The following teams changed division since the 2018 championship season.

===To S.F.C.===
Promoted from 2018 Louth Intermediate Football Championship
- St Mochta's - (Intermediate Champions)

===From S.F.C.===
Relegated to 2019 Louth Intermediate Football Championship
- Kilkerley Emmets

==Group stage==
There were 4 groups called Group A, B, C and D. The top two finishers in each group qualified for the quarter-finals.

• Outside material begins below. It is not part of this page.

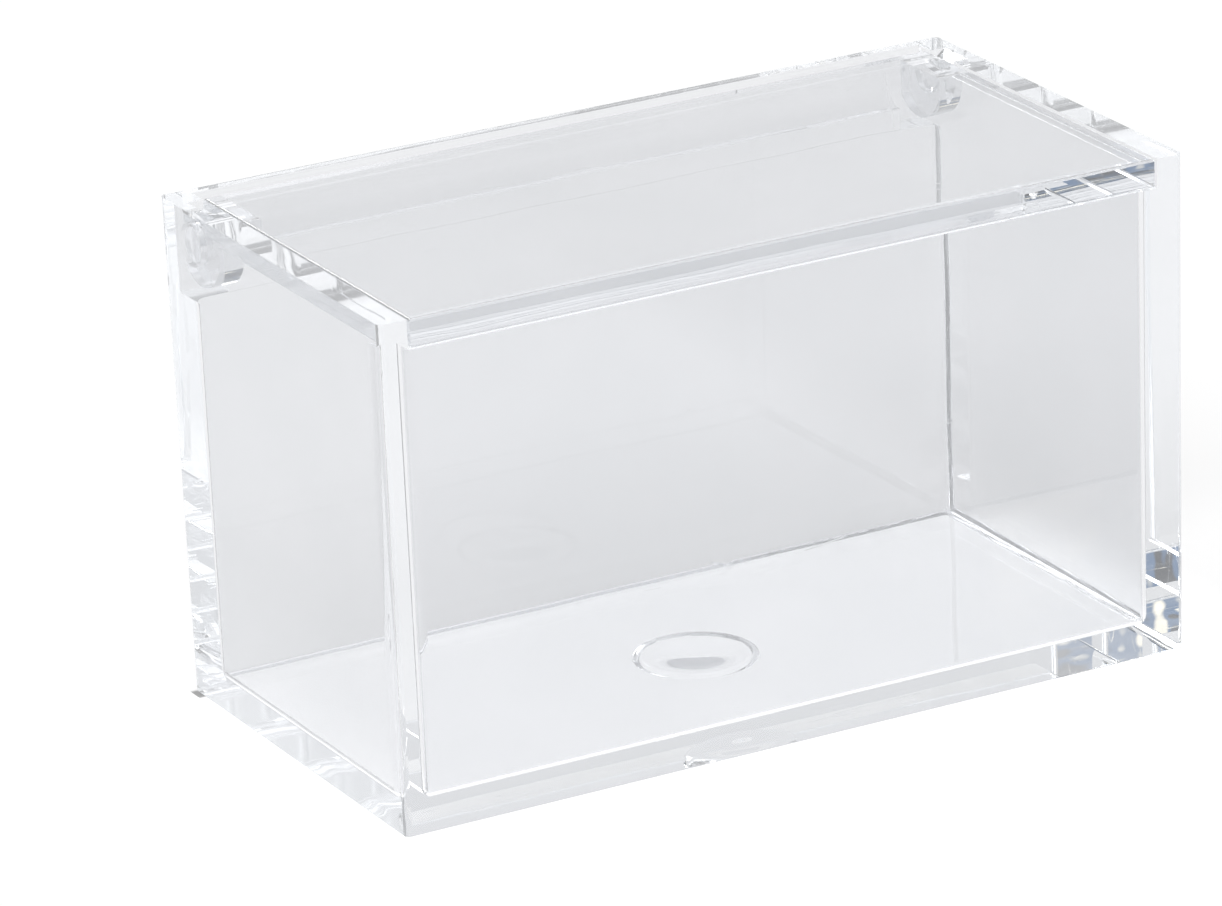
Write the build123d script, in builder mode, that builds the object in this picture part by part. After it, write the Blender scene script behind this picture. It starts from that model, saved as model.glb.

The bottom finishers of each group qualified for the relegation play-off.

===Group A===

| Team | Pld | W | L | D | PF | PA | PD | Pts |
|---|---|---|---|---|---|---|---|---|
| Newtown Blues | 2 | 2 | 0 | 0 | 35 | 19 | +16 | 4 |
| St Mochta's | 2 | 1 | 1 | 0 | 28 | 28 | +0 | 2 |
| Dundalk Gaels | 2 | 0 | 2 | 0 | 17 | 33 | -16 | 0 |

Round 1
- St Mochta's 1-13, 0-10 Dundalk Gaels, Dowdallshill, 14/7/2019,

Round 2
- Newtown Blues 1-15, 0-12 St Mochta's, Castlebellingham, 21/7/2019,

Round 3
- Newtown Blues 0-17, 0-7 Dundalk Gaels, Dunleer, 28/7/2019,

===Group B===

| Team | Pld | W | L | D | PF | PA | PD | Pts |
|---|---|---|---|---|---|---|---|---|
| St Mary's | 2 | 2 | 0 | 0 | 39 | 33 | +6 | 4 |
| O'Raghallaighs | 2 | 1 | 1 | 0 | 42 | 30 | +12 | 2 |
| O'Connell's | 2 | 0 | 2 | 0 | 24 | 42 | -18 | 0 |

Round 1
- St Mary's 2-14, 3-10 O'Raghallaighs, Dunleer, 14/7/2019,

Round 2
- St Mary's 1-16, 0-14 O'Connell's, Dunleer, 21/7/2019,

Round 3
- O'Raghallaighs 3-14, 0-10 O'Connell's, Dunleer, 28/7/2019,

===Group C===

| Team | Pld | W | L | D | PF | PA | PD | Pts |
|---|---|---|---|---|---|---|---|---|
| Dreadnots | 2 | 1 | 0 | 1 | 30 | 26 | +4 | 3 |
| St Patrick's | 2 | 1 | 1 | 0 | 27 | 27 | +0 | 2 |
| Seán O'Mahony's | 2 | 0 | 1 | 1 | 21 | 25 | -4 | 1 |

Round 1
- Dreadnots 1-15, 0-14 St Patrick's, Castlebellingham, 14/7/2019,

Round 2
- Dreadnots 0-12, 0-12 Seán O'Mahony's, Dowdallshill, 20/7/2019,

Round 3
- St Patrick's 0-13, 0-9 Seán O'Mahony's, Dunleer, 27/7/2019,

===Group D===

| Team | Pld | W | L | D | PF | PA | PD | Pts |
|---|---|---|---|---|---|---|---|---|
| Naomh Máirtín | 2 | 2 | 0 | 0 | 30 | 23 | +7 | 4 |
| Geraldines | 2 | 1 | 1 | 0 | 26 | 25 | +1 | 2 |
| St Joseph's | 2 | 0 | 2 | 0 | 25 | 32 | -8 | 0 |

Round 1
- Naomh Máirtín 2-12, 1-9 St Joseph's, Dunleer, 14/7/2019,

Round 2
- Naomh Máirtín 0-12, 1-8 Geraldines, Dunleer, 21/7/2019,

Round 3
- Geraldines 1-12, 0-13 St Joseph's, Ecco Road, 28/7/2019,

==Knock-out stages==

===Relegation play-off===
The four bottom finishers from each group qualify for the relegation play off. The team to lose both matches will be relegated to the 2019 Intermediate Championship.

===Finals===
The winners and runners up of each group qualified for the quarter finals.

==Final==
Originally scheduled for 13 October, the Louth S.F.C. final at Drogheda Park was postponed. It's understood the pitch was playable, but in the interest of spectator safety, with the grass bank soaked, the decision to call off the matches was taken. The final was re-fixed for the following Sunday.